### [What you have to do]
Include in the output exactly the lines from the opening of the data through the line containing "point is on.", and nothing more.

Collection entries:

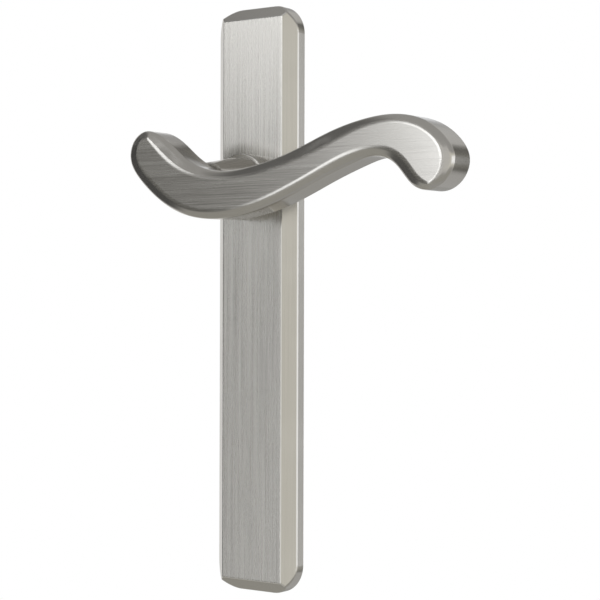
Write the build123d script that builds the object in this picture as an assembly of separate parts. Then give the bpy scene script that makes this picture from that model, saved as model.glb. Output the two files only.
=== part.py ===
"""Lever door handle on a long bevelled escutcheon plate, with its spring cage and spindle.

Millimetres.  The origin is on the spindle axis, in the plane of the door's face.
+Z is up, +X points along the grip, +Y goes into the door, so the plate's front faces -Y.
Depths below are distances in front of the door's face, so a depth of 8 is y = -8.
"""
from build123d import *
import math
import os

# escutcheon plate
PLATE_HEIGHT = 228.6
PLATE_WIDTH = 38.4
PLATE_DEPTH = 8.4
PLATE_CENTRE_Z = -43.6
CORNER_RADIUS = 11.3
SIDE_RUN = 4.9
SIDE_DROP = 4.2
END_RUN = 4.7
END_DROP = 4.4
CREASE_ROUND = 1.0
WALL = 1.6
RIB_THICKNESS = 1.2
RIB_PITCH = 25.0
RIB_COUNT = 4
RIB_REAR = 3.0

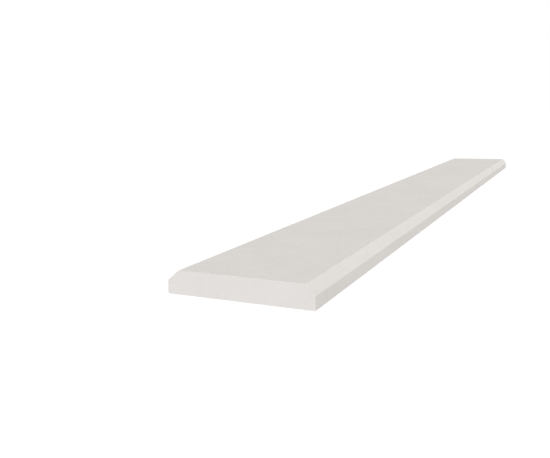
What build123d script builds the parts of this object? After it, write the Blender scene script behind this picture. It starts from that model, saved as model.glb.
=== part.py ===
from build123d import *
import os

# Threshold saddle: one bar of dense stone, ground to a bevel along both long top edges and sawn
# square at both ends. It lies flat. X runs along the bar, Y across it from the front edge to
# the back edge, and Z up. The origin is the middle of the underside. Sizes are in millimetres.

# Stock size: 36 by 4 by 5/8 inches
LENGTH = 914.4
WIDTH = 101.6
THICKNESS = 15.875

# Ground bevels: each run is measured in from its long edge, and the rise down from the top
FRONT_BEVEL_RUN = 5.5
BACK_BEVEL_RUN = 8.5
BEVEL_RISE = 7.1

# Eased corners: the rubbed arrises above and below each bevel, and the nibbed edges of the
# sawn faces, which are the two ends and the underside
ARRIS_RADIUS = 0.8
SAWN_NIB = 0.2

# Places in the section that follow from the sizes above
front = -WIDTH / 2
back = WIDTH / 2
shoulder = THICKNESS - BEVEL_RISE

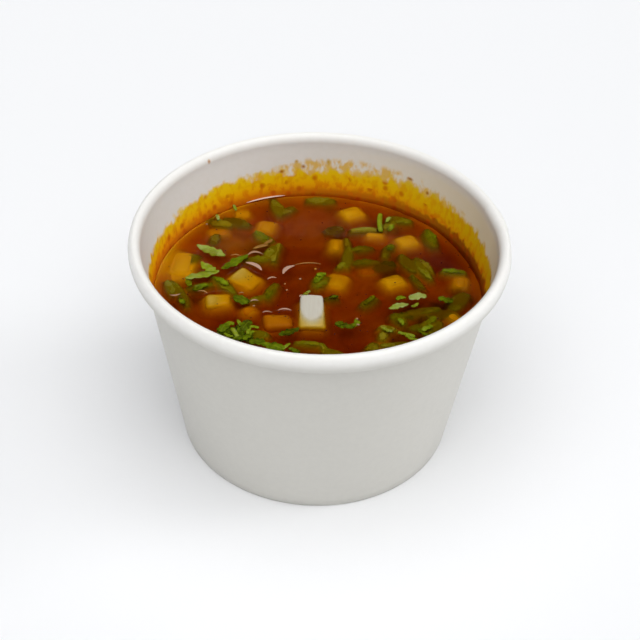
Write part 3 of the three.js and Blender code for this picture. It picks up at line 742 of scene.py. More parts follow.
def wall_outline():
    """The wall's closed outline as radius and height, and which part of it each point is on.

    It climbs the outside, rolls over the rim as ellipses, comes down the inside, and returns
    through the folded foot, whose edges are round.
    """
    roll_middle = (ROLL_RADIUS, ROLL_MIDDLE)
    inner_reach = ROLL_RADIUS - inner_radius(ROLL_MIDDLE)
    tail_top = ROLL_MIDDLE + ROLL_HEIGHT / 2 * math.sin(math.radians(ROLL_TAIL_ANGLE)) + FOLD_RADIUS
    fold = 2 * FOLD_RADIUS
    up = np.linspace(fold, tail_top, 24)
    down = np.linspace(ROLL_MIDDLE, FOOT_HEIGHT, 28)[1:]
    parts = [
        (OUTSIDE, arc((outer_radius(0.0) - fold, fold), fold, fold, -90, -8, 6)),
        (OUTSIDE, np.stack([outer_radius(up), up], -1)),
        (ROLL, arc(roll_middle, ROLL_WIDTH / 2, ROLL_HEIGHT / 2, ROLL_TAIL_ANGLE, 90, 40)),
        (ROLL, arc(roll_middle, inner_reach, ROLL_HEIGHT / 2, 90, 180, 16)[1:]),
        (INSIDE, np.stack([inner_radius(down), down], -1)),
        (OUTSIDE, np.array([[outer_radius(FOOT_HEIGHT) - FOOT_THICKNESS, FOOT_HEIGHT]])),
        (OUTSIDE, np.array([[outer_radius(fold) - FOOT_THICKNESS, fold]])),
        (OUTSIDE, arc((outer_radius(0.0) - FOOT_THICKNESS + fold, fold), fold, fold, 180, 262, 6)),
    ]
    outline = np.concatenate([points for _, points in parts])
    region = np.concatenate([np.full(len(points), kind) for kind, points in parts])
    return outline, region


def wall_faces(rows, columns):
    """Quads of a grid that closes both ways: each face's corners as rows and columns, and as numbers."""
    i, j = np.meshgrid(np.arange(rows), np.arange(columns), indexing="ij")
    corner_rows = np.stack([i, i + 1, i + 1, i], -1).reshape(-1, 4)
    corner_columns = np.stack([j, j, j + 1, j + 1], -1).reshape(-1, 4)
    return corner_rows, corner_columns, (corner_rows % rows) * columns + corner_columns % columns


def paper_wall():
    """The wall: its outline turned round the axis, a little swollen at the side seam's doubled board.

    The wall map is the length round and the height, which goes on upwards where the outside goes
    down.
    """
    outline, region = wall_outline()
    roll_painted_light = (region == ROLL) * smoothstep(ROLL_MIDDLE - ROLL_BLEND, ROLL_MIDDLE + ROLL_BLEND, outline[:, 1])
    is_inside = (region == INSIDE) | ((region == ROLL) & (outline[:, 0] < ROLL_RADIUS))
    even = np.linspace(SEAM_ANGLE, SEAM_ANGLE + 360, WALL_SLICES + 1)[:-1]
    second_end = SEAM_ANGLE + SEAM_OVERLAP
    at_seam = np.concatenate([SEAM_ANGLE + SEAM_SLICES, second_end - SEAM_SLICES, [second_end]])
    azimuth = np.union1d(even, at_seam)
    turn = np.radians(azimuth)[:, None]
    radius, z = outline.T[:, None]
    wrapped = (azimuth - SEAM_ANGLE)[:, None]
    outside_swell = seam_swell(wrapped, 0, SEAM_OVERLAP, True) * smoothstep(*SEAM_FOOT, z)
    outside_swell = np.minimum(outside_swell, RIM_RADIUS + SEAM_PAST_RIM - radius)
    inside_swell = seam_swell(wrapped, 0, SEAM_OVERLAP, False)
    inside_swell = inside_swell * smoothstep(BROTH_LEVEL - SEAM_DIP, BROTH_LEVEL, z)
    radius = radius + np.where(is_inside, -inside_swell, outside_swell)
    points = np.stack([radius * np.cos(turn), radius * np.sin(turn), z + 0 * turn], -1)

    corner_rows, corner_columns, faces = wall_faces(len(azimuth), len(outline))
    length_round = np.radians(np.append(azimuth, SEAM_ANGLE + 360) - SEAM_ANGLE) * WALL_MAP_RADIUS
    map_height = np.where(is_inside, z[0], 2 * CUP_HEIGHT - z[0])
    heights = np.append(map_height, map_height[0])
    wall_map = np.stack([length_round[corner_rows], heights[corner_columns]], -1)

    centred = ((azimuth + 100) % 360 - 100)[:, None]
    # The wash: a thin fat stain, and painted shade of the right inner wall.
    shaded_wash = SHADED_WASH_STRENGTH * np.exp(-((centred - SHADED_WASH_AZIMUTH) / SHADED_WASH_SPREAD) ** 2)
    marks = {
        "over_band": map_height - band_top(centred),
        "over_splash": map_height - splash_top(centred),
        "over_broth": map_height - BROTH_LEVEL - STAIN_FOOT + 0 * turn,
        # The lining mark: where the paler colour, painted light, is drawn.
        "lining_painted_light": np.where(is_inside, 1, roll_painted_light) + 0 * z * turn,
        "shaded_wash": shaded_wash * is_inside * smoothstep(SHADED_WASH_BARE, SHADED_WASH_FULL, z),
    }
    marks = {name: values.ravel() for name, values in marks.items()}
    make_piece(
        "paper_wall", points.reshape(-1, 3), faces.tolist(), CUP_WALL_BOARD, ["cup_wall"],
        marks, wall_map,
    )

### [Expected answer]
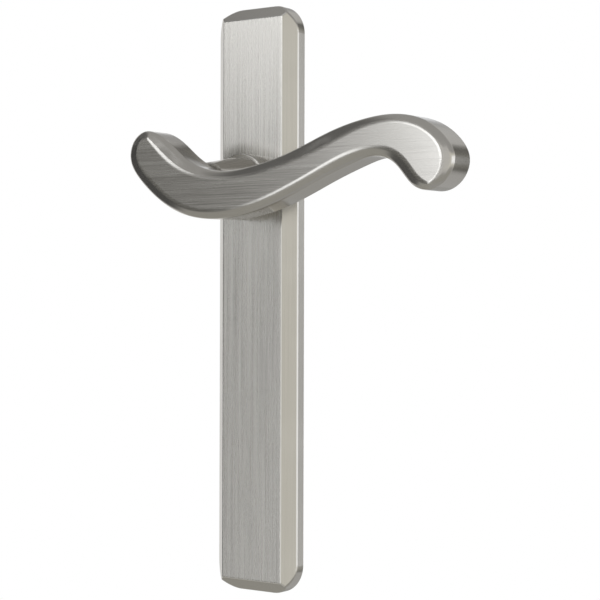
Write the build123d script that builds the object in this picture as an assembly of separate parts. Then give the bpy scene script that makes this picture from that model, saved as model.glb. Output the two files only.
=== part.py ===
"""Lever door handle on a long bevelled escutcheon plate, with its spring cage and spindle.

Millimetres.  The origin is on the spindle axis, in the plane of the door's face.
+Z is up, +X points along the grip, +Y goes into the door, so the plate's front faces -Y.
Depths below are distances in front of the door's face, so a depth of 8 is y = -8.
"""
from build123d import *
import math
import os

# escutcheon plate
PLATE_HEIGHT = 228.6
PLATE_WIDTH = 38.4
PLATE_DEPTH = 8.4
PLATE_CENTRE_Z = -43.6
CORNER_RADIUS = 11.3
SIDE_RUN = 4.9
SIDE_DROP = 4.2
END_RUN = 4.7
END_DROP = 4.4
CREASE_ROUND = 1.0
WALL = 1.6
RIB_THICKNESS = 1.2
RIB_PITCH = 25.0
RIB_COUNT = 4
RIB_REAR = 3.0

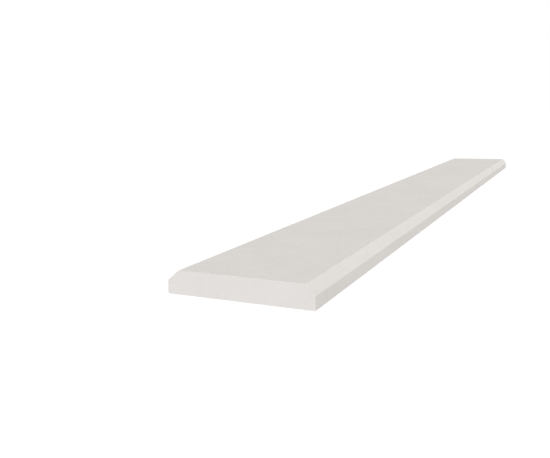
What build123d script builds the parts of this object? After it, write the Blender scene script behind this picture. It starts from that model, saved as model.glb.
=== part.py ===
from build123d import *
import os

# Threshold saddle: one bar of dense stone, ground to a bevel along both long top edges and sawn
# square at both ends. It lies flat. X runs along the bar, Y across it from the front edge to
# the back edge, and Z up. The origin is the middle of the underside. Sizes are in millimetres.

# Stock size: 36 by 4 by 5/8 inches
LENGTH = 914.4
WIDTH = 101.6
THICKNESS = 15.875

# Ground bevels: each run is measured in from its long edge, and the rise down from the top
FRONT_BEVEL_RUN = 5.5
BACK_BEVEL_RUN = 8.5
BEVEL_RISE = 7.1

# Eased corners: the rubbed arrises above and below each bevel, and the nibbed edges of the
# sawn faces, which are the two ends and the underside
ARRIS_RADIUS = 0.8
SAWN_NIB = 0.2

# Places in the section that follow from the sizes above
front = -WIDTH / 2
back = WIDTH / 2
shoulder = THICKNESS - BEVEL_RISE

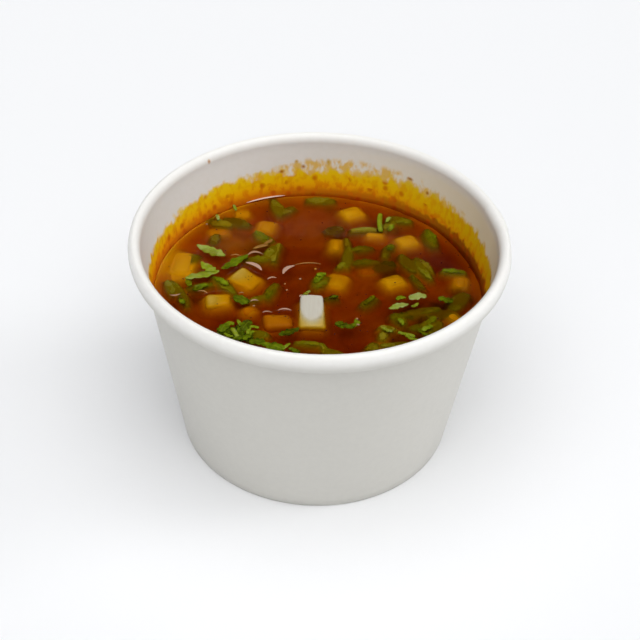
Write part 3 of the three.js and Blender code for this picture. It picks up at line 742 of scene.py. More parts follow.
def wall_outline():
    """The wall's closed outline as radius and height, and which part of it each point is on.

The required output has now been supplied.